A list of concessioners providing cross-country skiing services is available if you did not bring your own skis or would like to take a guided ski trip. Most of Yellowstone is backcountry and managed as wilderness; many miles of trails are available for skiing. Track is set only on a few trails. All unplowed roads and trails are open to cross country skiing and showshoeing. When skiing on unplowed roadways used by snowmobiles, keep to the right to avoid accidents.
There are dangers inherent in wilderness: unpredictable wildlife, changing weather conditions, remote thermal areas, deep snow, open streams, and rugged mountains with extreme avalanche danger. When you choose to explore Yellowstone, you experience the land on its own terms; there is no guarantee of your safety. Be prepared for any situation. Carefully read all backcountry guidelines and regulations, and know the limit of your ability. Most trails are marked with orange metal markers attached to trees. Few streams have bridges. Parties venturing into the backcountry should carry a USGS topographic map and a compass and know how to use them. Even on a well-marked trail, it is easy to get lost in a whiteout or blizzard. Only skiers thoroughly familiar with the area should attempt off-trail travel. When planning your trip, get specific information on conditions from rangers at a ranger station or visitor center.
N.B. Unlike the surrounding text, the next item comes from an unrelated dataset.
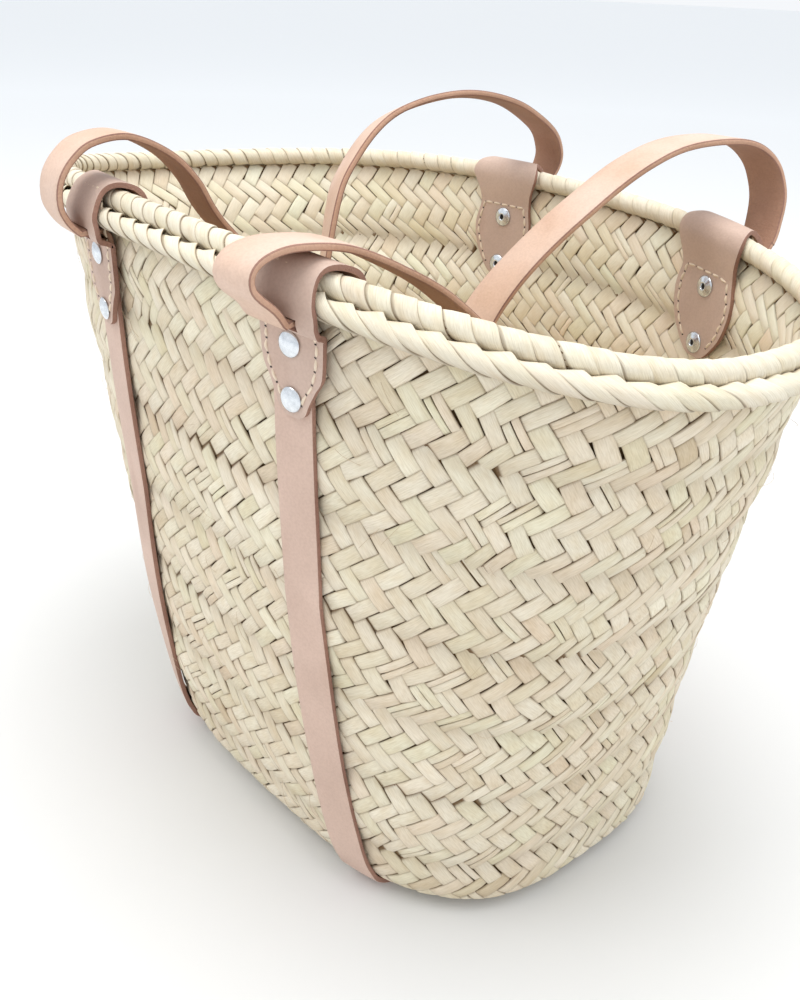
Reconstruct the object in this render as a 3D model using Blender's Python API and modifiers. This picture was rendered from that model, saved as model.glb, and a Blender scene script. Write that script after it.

Park elevations with adequate skiable snow range from 7,000 to 10,000 feet (2133 - 3048 meters.) Skiers and snowshoers who live at lower elevations should take a short day or overnight trip to test their capabilities before attempting longer outings. A Backcountry Use Permit is required for all overnight ski trips. Contact a park ranger at a ranger station or visitor center before you begin a ski trip-- whether for a few hours or several days. Some park areas could be open to skiing or snowshoeing on designated routes only during severe winter conditions to protect wildlife. Maps of these routes will be posted at trailheads, but check with a ranger before beginning your trip. Trip planning should include allowances for limited daylight, snow conditions, temperature extremes, and the number of people in the group, their experience and physical condition. Overnight ski and snowshoe trips during December and January are difficult due to short days, extreme temperatures, and soft snow. Learn as much as you can about winter survival. Talk with park rangers before you leave on any trip. Choose skis and boots made for touring or mountaineering. Narrow racing skis won't provide enough surface area to break trail.